June 10, 1970 -September 5, 2015
“I’m sorry, the biopsy was positive for cancer.” As I sat, numb, the words processed slowly. My doctor explained that I had the ‘best kind’ of cancer, DCIS, which was noninvasive with a high cure rate. This type of cancer was NOT going to kill me…
After my initial diagnosis, I decided to be aggressive and have a bilateral mastectomy. I took every test available and went to all the best hospitals in the country, to make sure I did the ‘right’ treatments. I was told chemotherapy was more likely to kill me than to help me. Radiation was not recommended either, considered unnecessary. However, after the mastectomy, I was told that NOW the cancer WAS invasive. I was assured that I still had done everything in my power to prevent a recurrence. It was highly unlikely. The growth was less than 1cm. No worries, deep breath, CARPE DIEM!
Fast forward five years… While vacationing in beautiful Pebble Beach for Thanksgiving, I noticed something was wrong. I slept all day and couldn’t eat a thing. My side ached, not excruciating pain, but enough to notice. I brushed it off for a few days until I returned home to North Carolina. I was pretty sure my gall bladder was bad. My general physician agreed that that was likely and ordered an ultrasound.
“I’m sorry, the ultrasound showed that your liver is saturated with tumors.” WHAT?? How did that happen?? I had a 2% chance of cancer recurring. I was the 2%.

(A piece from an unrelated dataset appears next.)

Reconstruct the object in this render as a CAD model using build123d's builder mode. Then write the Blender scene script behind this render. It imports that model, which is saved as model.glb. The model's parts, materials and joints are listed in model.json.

The cancer has now spread to my bones, brain, and spinal cord fluid. The cancer in the latter is called Leptomeningeal Carcinoma, 2% of breast cancer patients get this. I am the 2%.
After chemotherapy and an experimental full brain and spinal radiation (that nearly did me in), I was told that treatment was not viable. Hospice was recommended. I’m currently seeking another opinion from MD Anderson in Houston, Texas. I’m not afraid to die, but I’m just not ready YET.
Less than 2% of people will survive 5 years with my cancer…I will be the 2%.